Pear Shape (Pearl) — The Asymmetric Teardrop in Cultured and Natural Pearls
Pear Shape (Pearl) — The Asymmetric Teardrop in Cultured and Natural Pearls
A drop outline favoured for pendant and earring use, distinct from the classical round-pearl ideal
Pear shape is one of the standard pearl-shape designations, denoting an asymmetric teardrop profile that is wider at one end and tapers to a narrower tip. It sits alongside round, near-round, button, oval, drop, baroque, and circled-baroque in the conventional pearl-shape vocabulary. Pear-shaped pearls are particularly favoured for pendant and drop-earring applications, where the asymmetry of the outline contributes to the visual line of the piece. They are produced in both saltwater and freshwater cultured-pearl varieties and occur naturally in some wild-pearl populations.
Shape and the round ideal
The pearl trade has historically prized the perfectly round pearl above all other shapes, on the simple economic logic that round pearls are scarcer than non-round pearls in any production batch and that rounds are the necessary input for the matched-strand jewellery that has dominated traditional pearl jewellery for two centuries. Pear shapes, like other non-round shapes, sit below rounds in the basic shape hierarchy but command their own significant premiums when produced at high quality, particularly in the larger sizes where round pearls become exponentially scarcer and pear shapes therefore become a practical alternative for many high-jewellery applications.

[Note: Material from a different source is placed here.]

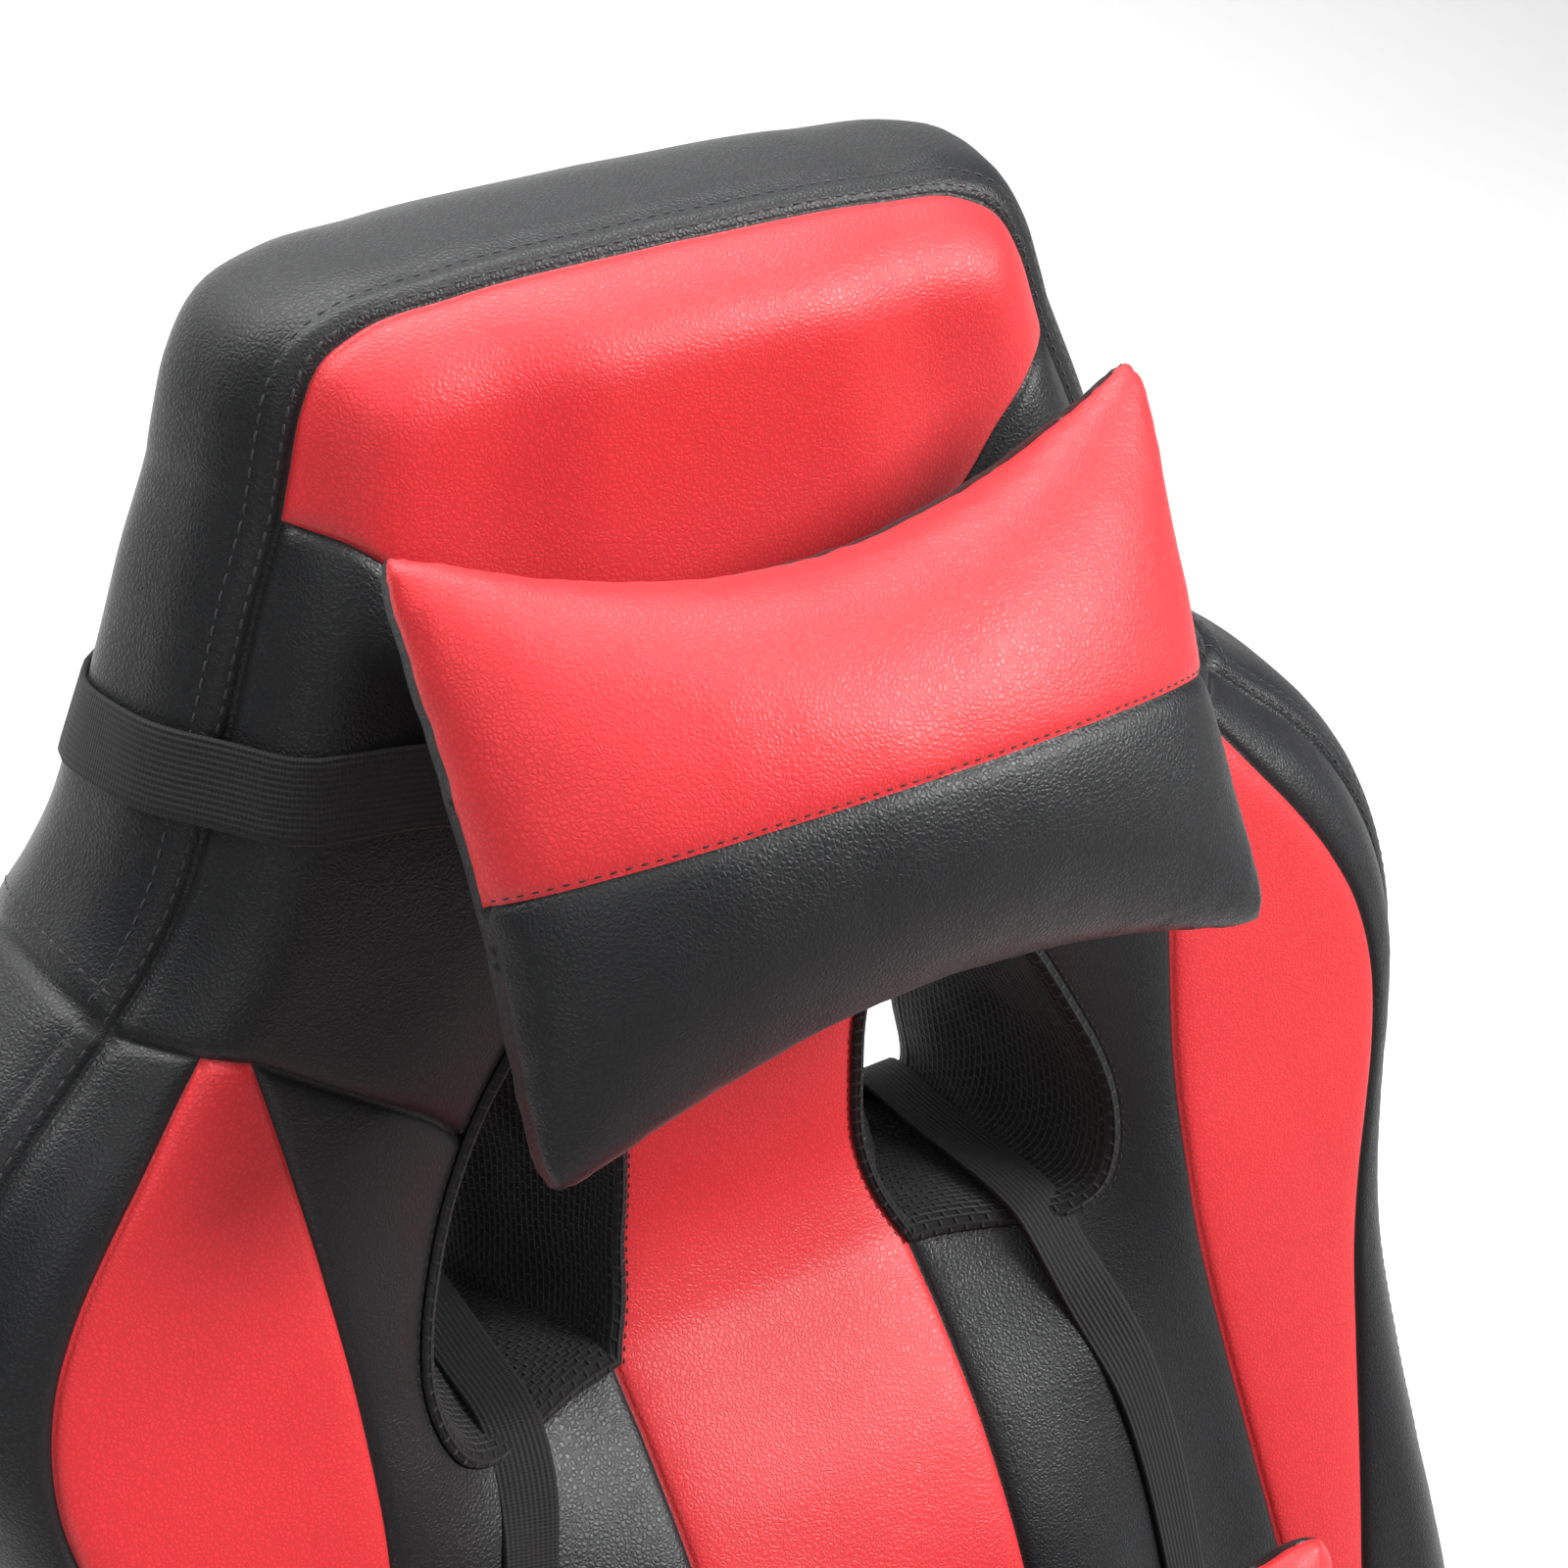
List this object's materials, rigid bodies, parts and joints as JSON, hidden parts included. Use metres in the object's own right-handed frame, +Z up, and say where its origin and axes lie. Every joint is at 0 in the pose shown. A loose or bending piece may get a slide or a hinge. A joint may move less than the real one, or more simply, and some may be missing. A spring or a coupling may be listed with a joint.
{
  "type": "gaming chair",
  "caption": "Racing-style swivel chair with a winged backrest, neck openings, strapped head and lumbar pillows, height-adjustable armrests and a castered star base.",
  "frame": {"origin": "on the floor, at the middle of the chair's own box", "axes": "+Z up; the chair faces -Y; +X is on the sitter's left"},
  "size_m": [0.684, 0.796, 1.222],
  "materials": {
    "nylon": "satin",
    "soft_plastic": "matte",
    "black_steel": "satin",
    "chrome": "polished",
    "plywood": "matte",
    "black_leather": "satin",
    "red_leather": "satin",
    "elastic": "matte"
  },
  "bodies": {
    "base": {"star_base": "nylon", "gas_cylinder": "black_steel", "column_cover_lower": "nylon"},
    "caster_1": {"caster_stem_1": "chrome", "caster_hood_1": "nylon"},
    "wheel_left_1": {"caster_wheel_left_1": "nylon"},
    "wheel_right_1": {"caster_wheel_right_1": "nylon"},
    "caster_2": {"caster_stem_2": "chrome", "caster_hood_2": "nylon"},
    "wheel_left_2": {"caster_wheel_left_2": "nylon"},
    "wheel_right_2": {"caster_wheel_right_2": "nylon"},
    "caster_3": {"caster_stem_3": "chrome", "caster_hood_3": "nylon"},
    "wheel_left_3": {"caster_wheel_left_3": "nylon"},
    "wheel_right_3": {"caster_wheel_right_3": "nylon"},
    "caster_4": {"caster_stem_4": "chrome", "caster_hood_4": "nylon"},
    "wheel_left_4": {"caster_wheel_left_4": "nylon"},
    "wheel_right_4": {"caster_wheel_right_4": "nylon"},
    "caster_5": {"caster_stem_5": "chrome", "caster_hood_5": "nylon"},
    "wheel_left_5": {"caster_wheel_left_5": "nylon"},
    "wheel_right_5": {"caster_wheel_right_5": "nylon"},
    "cover_middle": {"column_cover_middle": "nylon"},
    "column": {"gas_piston": "chrome", "column_cover_upper": "nylon"},
    "mechanism": {"tilt_base": "black_steel", "tilt_pin": "chrome", "tension_spring": "chrome"},
    "knob": {"tension_knob": "nylon"},
    "bush": {"lever_bush": "nylon"},
    "lever": {"lift_lever": "chrome", "lever_grip": "nylon"},
    "seat": {"tilt_plate": "black_steel", "seat_board": "plywood", "seat_cushion": "black_leather", "arm_bracket_left": "black_steel", "arm_sleeve_left": "soft_plastic", "seat_hinge_plate_left": "black_steel", "hinge_cover_left": "nylon", "arm_bracket_right": "black_steel", "arm_sleeve_right": "soft_plastic", "seat_hinge_plate_right": "black_steel", "hinge_cover_right": "nylon"},
    "arm_left": {"arm_post_left": "soft_plastic", "arm_pad_left": "soft_plastic"},
    "button_left": {"arm_button_left": "nylon"},
    "arm_right": {"arm_post_right": "soft_plastic", "arm_pad_right": "soft_plastic"},
    "button_right": {"arm_button_right": "nylon"},
    "recline_lever": {"recline_lever": "nylon"},
    "back": {"back_hinge_plate_left": "black_steel", "back_hinge_plate_right": "black_steel", "back_frame": "black_steel", "back_cushion": "black_leather", "lumbar_pillow": "red_leather", "lumbar_strap_left": "elastic", "lumbar_strap_right": "elastic"},
    "head_pillow": {"head_pillow": "red_leather", "head_strap": "elastic"}
  },
  "joints": [
    {"name": "caster_swivel_1", "type": "hinge", "parent": "base", "child": "caster_1", "pos_m": [0, -0.377, 0.09], "axis": [0, 0, 1], "continuous": true},
    {"name": "wheel_roll_left_1", "type": "hinge", "parent": "caster_1", "child": "wheel_left_1", "pos_m": [0, -0.355, 0.03], "axis": [1, 0, 0], "continuous": true},
    {"name": "wheel_roll_right_1", "type": "hinge", "parent": "caster_1", "child": "wheel_right_1", "pos_m": [0, -0.355, 0.03], "axis": [1, 0, 0], "continuous": true},
    {"name": "caster_swivel_2", "type": "hinge", "parent": "base", "child": "caster_2", "pos_m": [0.29958, -0.15934, 0.09], "axis": [0, 0, 1], "continuous": true},
    {"name": "wheel_roll_left_2", "type": "hinge", "parent": "caster_2", "child": "wheel_left_2", "pos_m": [0.29958, -0.13734, 0.03], "axis": [1, 0, 0], "continuous": true},
    {"name": "wheel_roll_right_2", "type": "hinge", "parent": "caster_2", "child": "wheel_right_2", "pos_m": [0.29958, -0.13734, 0.03], "axis": [1, 0, 0], "continuous": true},
    {"name": "caster_swivel_3", "type": "hinge", "parent": "base", "child": "caster_3", "pos_m": [0.18515, 0.19284, 0.09], "axis": [0, 0, 1], "continuous": true},
    {"name": "wheel_roll_left_3", "type": "hinge", "parent": "caster_3", "child": "wheel_left_3", "pos_m": [0.18515, 0.21484, 0.03], "axis": [1, 0, 0], "continuous": true},
    {"name": "wheel_roll_right_3", "type": "hinge", "parent": "caster_3", "child": "wheel_right_3", "pos_m": [0.18515, 0.21484, 0.03], "axis": [1, 0, 0], "continuous": true},
    {"name": "caster_swivel_4", "type": "hinge", "parent": "base", "child": "caster_4", "pos_m": [-0.18515, 0.19284, 0.09], "axis": [0, 0, 1], "continuous": true},
    {"name": "wheel_roll_left_4", "type": "hinge", "parent": "caster_4", "child": "wheel_left_4", "pos_m": [-0.18515, 0.21484, 0.03], "axis": [1, 0, 0], "continuous": true},
    {"name": "wheel_roll_right_4", "type": "hinge", "parent": "caster_4", "child": "wheel_right_4", "pos_m": [-0.18515, 0.21484, 0.03], "axis": [1, 0, 0], "continuous": true},
    {"name": "caster_swivel_5", "type": "hinge", "parent": "base", "child": "caster_5", "pos_m": [-0.29958, -0.15934, 0.09], "axis": [0, 0, 1], "continuous": true},
    {"name": "wheel_roll_left_5", "type": "hinge", "parent": "caster_5", "child": "wheel_left_5", "pos_m": [-0.29958, -0.13734, 0.03], "axis": [1, 0, 0], "continuous": true},
    {"name": "wheel_roll_right_5", "type": "hinge", "parent": "caster_5", "child": "wheel_right_5", "pos_m": [-0.29958, -0.13734, 0.03], "axis": [1, 0, 0], "continuous": true},
    {"name": "lift", "type": "slide", "parent": "base", "child": "column", "axis": [0, 0, 1], "range_m": [0, 0.08], "stiffness_N_per_m": 200, "springref_m": 1.9},
    {"name": "cover_slide", "type": "slide", "parent": "base", "child": "cover_middle", "axis": [0, 0, 1], "range_m": [0, 0.04]},
    {"name": "seat_swivel", "type": "hinge", "parent": "column", "child": "mechanism", "pos_m": [0, -0.062, 0.36], "axis": [0, 0, 1], "continuous": true},
    {"name": "tension_turn", "type": "hinge", "parent": "mechanism", "child": "knob", "pos_m": [0, -0.16, 0.3], "axis": [0, 0, 1], "range_deg": [-540, 540]},
    {"name": "lever_lift", "type": "hinge", "parent": "mechanism", "child": "bush", "pos_m": [-0.024, -0.036, 0.356], "axis": [0, 1, 0], "range_deg": [0, 7], "stiffness_Nm_per_rad": 4, "springref_deg": -6.88},
    {"name": "lever_pull", "type": "slide", "parent": "bush", "child": "lever", "axis": [-1, 0, 0], "range_m": [0, 0.012]},
    {"name": "rocking", "type": "hinge", "parent": "mechanism", "child": "seat", "pos_m": [0, -0.107, 0.386], "axis": [-1, 0, 0], "range_deg": [0, 12], "stiffness_Nm_per_rad": 400, "springref_deg": -17.19},
    {"name": "recline", "type": "hinge", "parent": "seat", "child": "back", "pos_m": [0, 0.213, 0.452], "axis": [-1, 0, 0], "range_deg": [-5, 50]},
    {"name": "recline_release", "type": "hinge", "parent": "seat", "child": "recline_lever", "pos_m": [0, 0.213, 0.452], "axis": [-1, 0, 0], "range_deg": [0, 25], "stiffness_Nm_per_rad": 2, "springref_deg": -11.46},
    {"name": "head_pillow_height", "type": "slide", "parent": "back", "child": "head_pillow", "axis": [0, 0.0995, 0.995], "range_m": [0, 0.04]},
    {"name": "arm_height_left", "type": "slide", "parent": "seat", "child": "arm_left", "axis": [0, 0, 1], "range_m": [0, 0.07]},
    {"name": "arm_button_left_press", "type": "slide", "parent": "arm_left", "child": "button_left", "axis": [-1, 0, 0], "range_m": [0, 0.004], "stiffness_N_per_m": 400, "springref_m": -0.003},
    {"name": "arm_height_right", "type": "slide", "parent": "seat", "child": "arm_right", "axis": [0, 0, 1], "range_m": [0, 0.07]},
    {"name": "arm_button_right_press", "type": "slide", "parent": "arm_right", "child": "button_right", "axis": [1, 0, 0], "range_m": [0, 0.004], "stiffness_N_per_m": 400, "springref_m": -0.003}
  ],
  "couplings": [
    {"joint": "cover_slide", "follows": "lift", "ratio": 0.5}
  ]
}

The pear designation is distinct from the broader drop category in some grading conventions, with pear referring specifically to a shape with one rounded end and one tapered tip and drop referring more loosely to any elongated tear-form. In practice the two terms overlap, and grading reports typically describe the specific outline rather than relying on a single shape word.
Shape grading criteria
For a pear-shaped pearl, the grading criteria evaluate the symmetry of the outline relative to the pearl's long axis, the smoothness of the taper from rounded end to tip, and the absence of asymmetric bulges or flat areas that would compromise the pear silhouette. A well-shaped pear has a smooth, even taper and bilateral symmetry across the long axis. Pearls that meet these criteria command premiums above pearls with irregular tapers or off-axis tips.

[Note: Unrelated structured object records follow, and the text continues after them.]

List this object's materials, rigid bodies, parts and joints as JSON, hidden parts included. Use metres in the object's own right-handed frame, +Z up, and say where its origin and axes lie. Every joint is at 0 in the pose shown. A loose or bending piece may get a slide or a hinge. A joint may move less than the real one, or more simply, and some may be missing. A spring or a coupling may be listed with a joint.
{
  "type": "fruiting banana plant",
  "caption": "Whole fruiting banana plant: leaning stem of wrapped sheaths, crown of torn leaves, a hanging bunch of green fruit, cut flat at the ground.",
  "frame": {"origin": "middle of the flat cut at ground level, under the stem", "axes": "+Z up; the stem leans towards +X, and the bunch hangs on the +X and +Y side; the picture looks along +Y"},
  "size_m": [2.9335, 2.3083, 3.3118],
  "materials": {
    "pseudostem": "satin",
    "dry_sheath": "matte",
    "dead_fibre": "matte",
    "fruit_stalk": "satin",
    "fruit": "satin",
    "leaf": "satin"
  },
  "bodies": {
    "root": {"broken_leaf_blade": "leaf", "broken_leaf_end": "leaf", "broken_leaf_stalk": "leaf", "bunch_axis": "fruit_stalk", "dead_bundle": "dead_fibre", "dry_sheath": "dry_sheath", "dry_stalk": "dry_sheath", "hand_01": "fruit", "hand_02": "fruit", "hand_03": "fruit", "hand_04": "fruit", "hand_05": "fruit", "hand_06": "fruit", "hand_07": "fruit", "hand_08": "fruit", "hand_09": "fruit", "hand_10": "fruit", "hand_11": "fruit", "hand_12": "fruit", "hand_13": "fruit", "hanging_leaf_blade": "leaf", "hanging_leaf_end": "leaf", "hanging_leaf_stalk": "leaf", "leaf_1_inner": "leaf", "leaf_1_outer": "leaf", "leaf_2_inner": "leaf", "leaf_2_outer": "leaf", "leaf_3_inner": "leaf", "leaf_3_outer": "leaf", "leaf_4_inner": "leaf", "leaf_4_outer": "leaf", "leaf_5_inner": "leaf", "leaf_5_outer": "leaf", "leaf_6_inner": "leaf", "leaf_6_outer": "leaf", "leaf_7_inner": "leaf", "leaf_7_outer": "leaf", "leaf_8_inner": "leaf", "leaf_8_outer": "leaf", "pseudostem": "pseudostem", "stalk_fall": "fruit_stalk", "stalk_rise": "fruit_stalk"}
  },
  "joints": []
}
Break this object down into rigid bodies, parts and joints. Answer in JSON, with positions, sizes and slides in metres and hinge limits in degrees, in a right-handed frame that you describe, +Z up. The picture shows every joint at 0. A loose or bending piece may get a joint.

Within the pear category, length-to-width ratios in the range of 1.4:1 to 1.7:1 are the conventional standard, broadly comparable to faceted pear cuts in coloured stones. Longer-ratio pears read as more elongated drops; shorter-ratio pears read as elongated buttons. Buyers selecting matched pear pairs for earrings should pay close attention to length-to-width consistency between the two pearls.
Production and origin
Pear-shaped cultured pearls are produced across all the major pearl-farming regions:
- South Sea — Australia, Indonesia, the Philippines, Myanmar — large white and golden pear pearls in 10 to 18 millimetre sizes
- Tahitian — French Polynesia — dark grey to black pear pearls including peacock-grade examples
- Akoya — Japan, China — small to medium white and cream pear pearls in 5 to 9 millimetre sizes
- Freshwater — China — pear pearls across the full size range, with the largest freshwater pears competing in size with South Sea production
Natural pear pearls, harvested from wild oyster populations, are scarce and antique in character; they appear in nineteenth-century jewellery and continue to surface from estate sources, but contemporary commercial supply is dominated by cultured pears.
Use in jewellery
The pear shape's asymmetry suits applications where the pearl will be oriented vertically — pendants and drop earrings being the canonical examples. The conventional orientation places the rounded end at the top, attached to the chain or earring fitting, and the tapered tip at the bottom. Reversed orientations appear in some contemporary designs but are not the historical norm. Matched pear pairs for earrings command premiums above single pears, with the matching of body colour, overtone, lustre, surface, and outline being a substantial undertaking that scales rapidly with size.
Care and handling follow the standard pearl protocols: soft cloth wiping after wear, occasional cleaning with mild soap and warm water, avoidance of chemical exposure, and periodic re-stringing for strands.